Rénovation du paritarisme de gestion

Au-delà du paritarisme de négociation, c’est aussi à celui de gestion que s’attaquaient les négociateurs depuis le mois de janvier 2022. Malgré les arguments de la CFE-CGC en faveur de deux textes distincts, le projet d’accord sorti des débats embrasse les deux thèmes et ripoline un certain nombre de problématiques oubliées du précédent de 2012 : formalisation d’une raison d’être pour les organismes gérés par les partenaires sociaux, booster la notion de "service rendu" aux usagers et évaluer régulier sa qualité, assurer la parité femmes-hommes dans les conseils de ces organismes – un vrai sujet d’achoppement pour les "petites" organisations syndicales et patronales dont les effectifs ne suivent pas, renforcer la formation technique des administrateurs et valoriser leur parcours notamment grâce au recours à la VAE… Des sujets souvent renvoyés à des groupes de travail qui étudieront les conditions de leur mise en application.

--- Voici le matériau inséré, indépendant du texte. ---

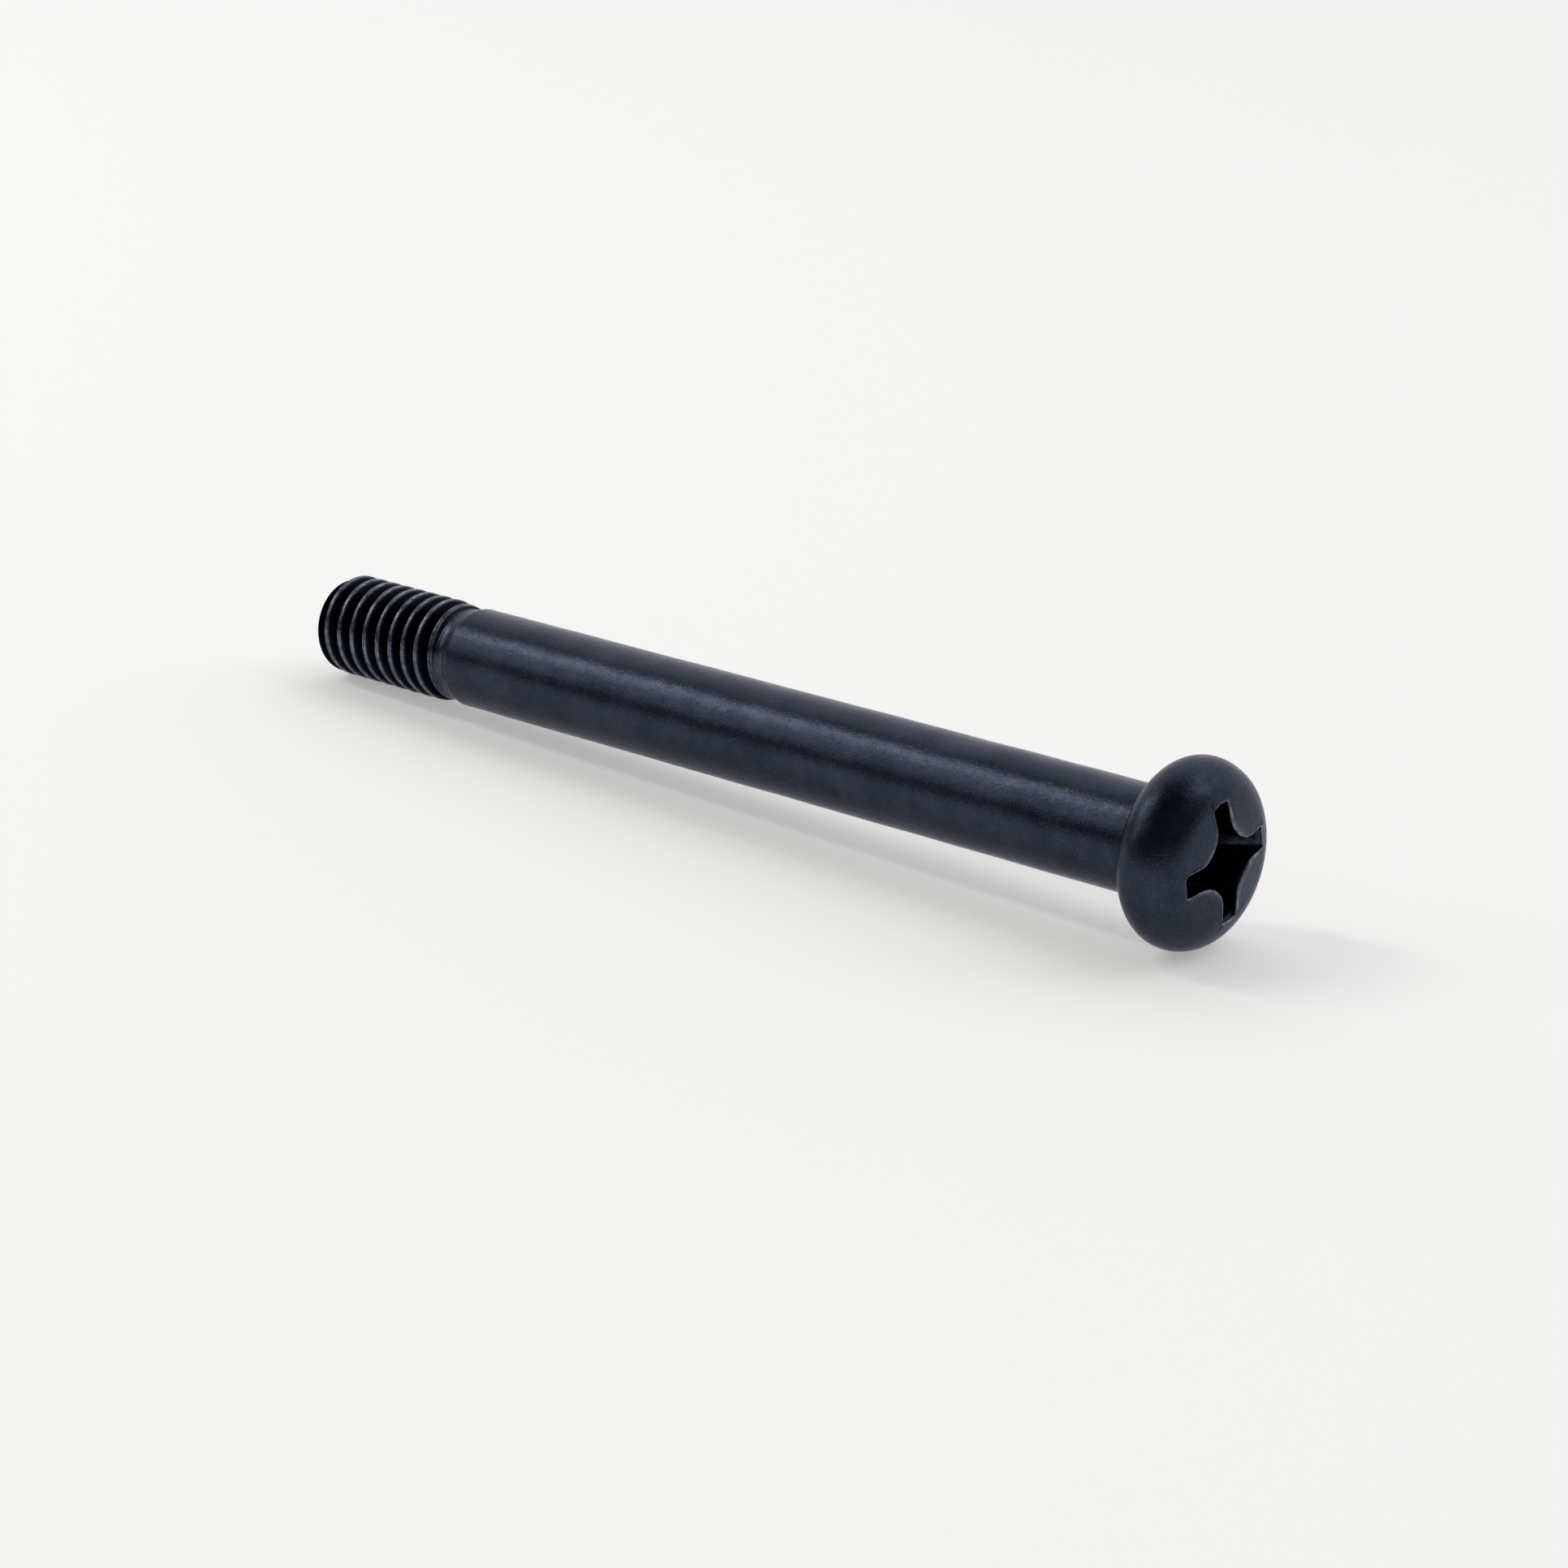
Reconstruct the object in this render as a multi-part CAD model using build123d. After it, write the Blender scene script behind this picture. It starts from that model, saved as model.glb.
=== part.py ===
from build123d import *
import math
import os

# A long pan-head machine screw in one piece of steel: a plain shank, a short rolled thread
# at the far end, and a cross recess in the head.
#
# The screw is drawn upright, along its own axis, with every height measured from the bearing
# face under the head: the head is above it and the thread at the far end below. It is laid
# down at the end, so that the axis is X with the head towards +X.
# All lengths are in millimetres and all angles in degrees.

# Lengths along the axis
UNDER_HEAD_LENGTH = 39.35
SHANK_LENGTH = 31.75  # plain part at full diameter
SHANK_CONE_LENGTH = 0.35  # step down from the shank to the neck
NECK_LENGTH = 0.2  # plain part beside the thread

# Radii about the axis
SHANK_RADIUS = 1.868
NECK_RADIUS = 1.715
UNDER_HEAD_FILLET = 0.2

# Head
HEAD_RADIUS = 3.24
HEAD_HEIGHT = 2.6
WIDEST_HEIGHT = 1.015  # where the head is at its full radius
LOWER_RIM_RADIUS = 1.065  # a little over the height, so the bearing face ends in a corner
UPPER_RIM_RADIUS = 1.405

# Thread, right-handed
PITCH = 0.7
CREST_RADIUS = 1.921
ROOT_RADIUS = 1.52
FLANK_ANGLE = 30.0  # of each flank, from square to the axis
CREST_WIDTH = 0.12
CREST_HEIGHT = -38.575  # of the helix's crest, on the side that ends up facing +Y
TIP_RADIUS = 1.25  # of the flat end, inside a 45 degree bevel
CREST_FADE = 0.95  # length over which the crest sinks to the neck
ROOT_FADE = 0.55  # length over which the root rises to the neck
FLANK_POINTS = 7  # along each flank's spiral outline

# Cross recess
WING_SPAN = 4.12  # across opposite wings, at the mouth
MOUTH_HEIGHT = 2.43
WING_END_ANGLE = 26.5  # of the wings' end walls, from the axis
LOWER_SPAN = 2.29  # across opposite wings, where the end walls stop
CORE_DIAMETER = 1.47  # of the flat-angled cone at the bottom
CORE_BOTTOM_ANGLE = 140.0
WING_WIDTH_AT_MOUTH = 0.76
WING_WIDTH_AT_LOWER_SPAN = 0.62
CROTCH_RADIUS_AT_MOUTH = 1.05
CROTCH_RADIUS_AT_LOWER_SPAN = 0.85
RECESS_TURN = 9.77  # of the wings about the axis, from the vertical when the screw lies down

# Working margins
CLEARANCE = 0.8  # how far a cutting shape runs past what it cuts
OVERLAP = 0.15  # how far two shapes that are joined or cut reach into each other

# Worked out from the driving dimensions
TIP_HEIGHT = -UNDER_HEAD_LENGTH
NECK_TOP = -SHANK_LENGTH - SHANK_CONE_LENGTH
NECK_BOTTOM = NECK_TOP - NECK_LENGTH
NECK_MIDDLE = NECK_BOTTOM + NECK_LENGTH / 2
FULL_TURN = 360.0
HALF_TURN = FULL_TURN / 2
QUARTER_TURN = FULL_TURN / 4
WING_END_SLOPE = math.tan(math.radians(WING_END_ANGLE))
LOWER_SPAN_HEIGHT = MOUTH_HEIGHT - (WING_SPAN - LOWER_SPAN) / 2 / WING_END_SLOPE
CORE_HEIGHT = LOWER_SPAN_HEIGHT - (LOWER_SPAN - CORE_DIAMETER) / 2
RECESS_BOTTOM = CORE_HEIGHT - CORE_DIAMETER / 2 / math.tan(math.radians(CORE_BOTTOM_ANGLE / 2))


def turned(points):
    """A solid of revolution about the axis, from its outline as (radius, height) points."""
    outline = Polyline(*[(radius, 0, height) for radius, height in points], close=True)
    return revolve(make_face(outline), Axis.Z)


def on_circle(centre, radius, angle):
    """The point of a circle at an angle about its centre."""
    across, up = centre
    return across + radius * math.cos(math.radians(angle)), up + radius * math.sin(math.radians(angle))


def arc(centre, radius, start, end):
    """The part of a circle from one angle to another."""
    return ThreePointArc(*[on_circle(centre, radius, angle) for angle in (start, (start + end) / 2, end)])


def crown_radius():
    """The radius of the crown that meets both the upper rim and the head's full height."""
    rim_offset = HEAD_RADIUS - UPPER_RIM_RADIUS
    rise = HEAD_HEIGHT - WIDEST_HEIGHT - UPPER_RIM_RADIUS
    return UPPER_RIM_RADIUS + (rim_offset**2 + rise**2) / (2 * rise)


def head():
    """The pan head: a flat bearing face, a rounded rim and a low crown."""
    lower = (HEAD_RADIUS - LOWER_RIM_RADIUS, WIDEST_HEIGHT)
    upper = (HEAD_RADIUS - UPPER_RIM_RADIUS, WIDEST_HEIGHT)
    crown = (0, HEAD_HEIGHT - crown_radius())
    face_edge = -math.degrees(math.asin(WIDEST_HEIGHT / LOWER_RIM_RADIUS))
    crown_edge = math.degrees(math.atan2(upper[1] - crown[1], upper[0]))
    with BuildSketch(Plane.XZ) as outline:
        with BuildLine():
            Line((0, HEAD_HEIGHT), (0, 0))
            Line((0, 0), on_circle(lower, LOWER_RIM_RADIUS, face_edge))
            arc(lower, LOWER_RIM_RADIUS, face_edge, 0)
            arc(upper, UPPER_RIM_RADIUS, 0, crown_edge)
            arc(crown, crown_radius(), crown_edge, QUARTER_TURN)
        make_face()
    return revolve(outline.sketch, Axis.Z)


def under_head_fillet():
    """The small ring that rounds the corner between the shank and the bearing face."""
    centre = (SHANK_RADIUS + UNDER_HEAD_FILLET, -UNDER_HEAD_FILLET)
    with BuildSketch(Plane.XZ) as outline:
        with BuildLine():
            arc(centre, UNDER_HEAD_FILLET, HALF_TURN, QUARTER_TURN)
            Polyline(
                (centre[0], 0),
                (centre[0], OVERLAP),
                (SHANK_RADIUS - OVERLAP, OVERLAP),
                (SHANK_RADIUS - OVERLAP, centre[1]),
                (SHANK_RADIUS, centre[1]),
            )
        make_face()
    return revolve(outline.sketch, Axis.Z)


def thread_section():
    """The thread cut square to its axis: crest and root arcs, joined by two spiral flanks."""
    axis = (0, 0)
    crest_edge = CREST_WIDTH / 2 / PITCH * FULL_TURN
    flank_rise = (CREST_RADIUS - ROOT_RADIUS) * math.tan(math.radians(FLANK_ANGLE))
    root_edge = crest_edge + flank_rise / PITCH * FULL_TURN
    steps = [i / (FLANK_POINTS - 1) for i in range(FLANK_POINTS)]
    flank = [
        (CREST_RADIUS + (ROOT_RADIUS - CREST_RADIUS) * t, crest_edge + (root_edge - crest_edge) * t)
        for t in steps
    ]
    with BuildSketch() as outline:
        with BuildLine():
            arc(axis, CREST_RADIUS, -crest_edge, crest_edge)
            Spline(*[on_circle(axis, radius, angle) for radius, angle in flank])
            arc(axis, ROOT_RADIUS, root_edge, FULL_TURN - root_edge)
            Spline(*[on_circle(axis, radius, -angle) for radius, angle in reversed(flank)])
        make_face()
    return outline.sketch.face()


def threaded_rod():
    """The section twisted along the axis, one turn for each pitch, from the tip to the neck."""
    length = NECK_MIDDLE - TIP_HEIGHT
    start_angle = (TIP_HEIGHT - CREST_HEIGHT) / PITCH * FULL_TURN
    twisted = Solid.extrude_linear_with_rotation(
        Rot(0, 0, start_angle) * thread_section(),
        center=(0, 0, 0),
        normal=(0, 0, length),
        angle=length / PITCH * FULL_TURN,
    )
    return Pos(0, 0, TIP_HEIGHT) * twisted


def above_the_grooves():
    """All the space above the thread, down to the cone on which its grooves run out."""
    slope = (NECK_RADIUS - ROOT_RADIUS) / ROOT_FADE
    inner = ROOT_RADIUS - OVERLAP
    outer = HEAD_RADIUS + CLEARANCE
    return turned(
        [
            (0, HEAD_HEIGHT),
            (outer, HEAD_HEIGHT),
            (outer, NECK_BOTTOM + (outer - NECK_RADIUS) / slope),
            (inner, NECK_BOTTOM - (NECK_RADIUS - inner) / slope),
            (0, NECK_BOTTOM - (NECK_RADIUS - inner) / slope),
        ]
    )


def shaft_outline():
    """Shank, neck and the outside of the thread, which is bevelled at the tip."""
    outside = CREST_RADIUS + OVERLAP
    crest_slope = (CREST_RADIUS - NECK_RADIUS) / CREST_FADE
    return turned(
        [
            (0, WIDEST_HEIGHT),
            (SHANK_RADIUS, WIDEST_HEIGHT),
            (SHANK_RADIUS, -SHANK_LENGTH),
            (NECK_RADIUS, NECK_TOP),
            (NECK_RADIUS, NECK_BOTTOM),
            (outside, NECK_BOTTOM - (outside - NECK_RADIUS) / crest_slope),
            (outside, TIP_HEIGHT + outside - TIP_RADIUS),
            (TIP_RADIUS, TIP_HEIGHT),
            (0, TIP_HEIGHT),
        ]
    )


def shaft():
    """Everything below the head, with the thread cut between its grooves and its outline."""
    return (threaded_rod() + above_the_grooves()) & shaft_outline()


def cross(height, width, crotch_radius):
    """The outline of the four wings at one height, with the corners between them rounded."""
    span = WING_SPAN + 2 * CLEARANCE
    outline = Rectangle(span, width) + Rectangle(width, span)
    crotches = [v for v in outline.vertices() if math.hypot(v.X, v.Y) < width]
    return Pos(0, 0, height) * fillet(crotches, crotch_radius)


def cross_recess():
    """The recess as a solid: four tapering wings inside a cone with an angled bottom."""
    depth = MOUTH_HEIGHT - LOWER_SPAN_HEIGHT
    narrowing = (WING_WIDTH_AT_MOUTH - WING_WIDTH_AT_LOWER_SPAN) / depth
    sharpening = (CROTCH_RADIUS_AT_MOUTH - CROTCH_RADIUS_AT_LOWER_SPAN) / depth
    levels = (RECESS_BOTTOM, HEAD_HEIGHT + CLEARANCE)
    outlines = [
        cross(
            level,
            WING_WIDTH_AT_MOUTH + (level - MOUTH_HEIGHT) * narrowing,
            CROTCH_RADIUS_AT_MOUTH + (level - MOUTH_HEIGHT) * sharpening,
        )
        for level in levels
    ]
    top = levels[1]
    top_radius = WING_SPAN / 2 + (top - MOUTH_HEIGHT) * WING_END_SLOPE
    cone = turned(
        [
            (0, RECESS_BOTTOM),
            (CORE_DIAMETER / 2, CORE_HEIGHT),
            (LOWER_SPAN / 2, LOWER_SPAN_HEIGHT),
            (top_radius, top),
            (0, top),
        ]
    )
    return Rot(0, 0, RECESS_TURN) * (loft(outlines, ruled=True) & cone)


def screw():
    """The whole screw, laid down with its axis along X and its head towards +X."""
    body = head() + shaft() + under_head_fillet() - cross_recess()
    lying = Plane(origin=(0, 0, 0), x_dir=(0, 1, 0), z_dir=(1, 0, 0))
    return lying.location * body


os.makedirs("parts", exist_ok=True)
piece = screw()
piece.label = "screw"
export_step(piece, "parts/screw.step")
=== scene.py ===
import bpy
import math
import numpy as np
from mathutils import Matrix, Vector

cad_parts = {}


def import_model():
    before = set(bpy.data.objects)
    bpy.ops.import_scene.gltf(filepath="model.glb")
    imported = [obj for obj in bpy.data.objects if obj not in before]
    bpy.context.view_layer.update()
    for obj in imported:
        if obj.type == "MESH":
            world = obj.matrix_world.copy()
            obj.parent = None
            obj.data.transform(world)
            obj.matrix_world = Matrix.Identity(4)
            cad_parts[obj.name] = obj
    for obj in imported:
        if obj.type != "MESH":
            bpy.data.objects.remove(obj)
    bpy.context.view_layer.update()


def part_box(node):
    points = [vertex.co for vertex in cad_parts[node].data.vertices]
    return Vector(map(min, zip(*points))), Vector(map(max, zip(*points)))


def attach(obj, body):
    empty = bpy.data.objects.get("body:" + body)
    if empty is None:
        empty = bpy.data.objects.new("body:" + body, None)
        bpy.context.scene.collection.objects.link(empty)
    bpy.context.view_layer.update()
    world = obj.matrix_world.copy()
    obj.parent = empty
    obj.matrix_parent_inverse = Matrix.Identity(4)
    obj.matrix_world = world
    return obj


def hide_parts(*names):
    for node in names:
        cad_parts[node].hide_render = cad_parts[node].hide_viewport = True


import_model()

# One black steel machine screw, lying with its axis along X and its head towards +X.
# It is one closed mesh: rings about the axis from the tip to the head, whose columns run on
# over the crown, into the cross recess and down to its bottom.
# The screw's sizes are in millimetres and become metres in screw_object(). The floor's size,
# the lights' sizes and distance and the camera's clipping are in metres.
MM = 0.001
FULL_TURN = 2 * math.pi
QUARTER_TURN = FULL_TURN / 4
EIGHTH_TURN = FULL_TURN / 8

# ---------------------------------------------------------------- the screw's dimensions
BOX_DIGITS = 4  # decimals to which the CAD model's box is read
low_corner, high_corner = (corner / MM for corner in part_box("screw"))

TIP = round(low_corner.x, BOX_DIGITS)  # X of the flat end
TIP_RADIUS = 1.25
TIP_DISH = 0.045  # how far the flat end is hollowed at its middle
SHANK_END = -31.75
NECK_TOP = -32.1
NECK_END = -32.3  # where the thread has run out
SHANK_RADIUS = 1.868
NECK_RADIUS = 1.715
FILLET = 0.2  # between the shank and the bearing face

PITCH = 0.7
CREST_RADIUS = 1.921
ROOT_RADIUS = 1.52
FLANK_SLOPE = 1 / math.tan(math.radians(30.0))  # fall in radius along the axis
CREST_WIDTH = 0.12
CREST_X = -38.575  # of a crest on the +Y side
CREST_FADE = 0.95  # length over which the crest sinks to the neck
GROOVE_END = -32.48  # where the last groove has risen to the neck
GROOVE_FADE = 0.34  # length over which it rises

FLAT_DEPTH = 0.006  # keeps the head inside the flats of the CAD model's own mesh
HEAD_RADIUS = round(high_corner.y, BOX_DIGITS) - FLAT_DEPTH
HEAD_HEIGHT = 2.6  # of the whole crown, as if it had no recess
WIDEST = 1.015  # X where the head is at its full radius
LOWER_RIM = 1.065
UPPER_RIM = 1.405
CROWN_RING = 2.36  # radius of the last circle before the rings turn into crosses
TOP_GAP = 0.0007  # keeps the raised lip inside the CAD model's box
HEAD_TOP = round(high_corner.x, BOX_DIGITS) - TOP_GAP  # X of the highest point left

WINGS = 4
WING_SPAN = 4.12  # across opposite wings, at the mouth
MOUTH = 2.43  # X of the recess's mouth
WING_WIDTH = 0.76  # at the mouth
WING_CORNER = 0.09  # rounding of the two corners at a wing's end
CROTCH = 1.05  # rounding of the corner between two wings, at the mouth
END_SLOPE = math.tan(math.radians(26.5))  # of the wings' end walls, from the axis
LOWER_SPAN = 2.29  # across opposite wings, where their end walls stop
CORE_DIAMETER = 1.47
CORE_BOTTOM_HALF = math.radians(70.0)  # half the angle of the cone that closes the recess
FLANK_RATE = 0.038  # how much a wing's flank moves in per millimetre of depth
CROTCH_RATE = 0.109  # how much the crotch's rounding shrinks per millimetre of depth
RECESS_TURN = math.radians(9.77)  # of the first wing, from +Y towards +Z
LIP = 0.08  # rounding of the recess's edge
BURR = 0.016  # how far the face is raised beside the recess
BURR_WIDTH = 0.16  # from the edge, over which the raising fades

# ---------------------------------------------------------------- mesh density
END_STEPS = 5
CORNER_STEPS = 5
SIDE_STEPS = 8
CROTCH_STEPS = 16
THREAD_STEP = 0.016
SHANK_STEP = 0.26

rng = np.random.default_rng(seed=7)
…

Mais le gros morceau de ce chapitre reste la réforme du financement du paritarisme et la transition d’un système de financement direct des organisations syndicales et patronales par les sept organismes qu’ils dirigent (Action logement, l’Agefiph, l’Agirc-Arrco, l’AGFPN, l’Apec, Certif Pro et l’Unédic) par une nouvelle tuyauterie qui passerait exclusivement par l’Association de gestion du fonds paritaire national (AGFPN) dans un souci de transparence et de facilitation. Le texte prévoit l’ouverture de négociations au sein de la gouvernance paritaire de ces sept instances pour déterminer les conditions de mise en place de ces nouveaux circuits financiers. Reste à savoir ce que l’exécutif sorti des urnes le 24 avril fera de cet accord qu’une majorité d’organisations syndicales et patronales ont d’ores et déjà prévu de signer.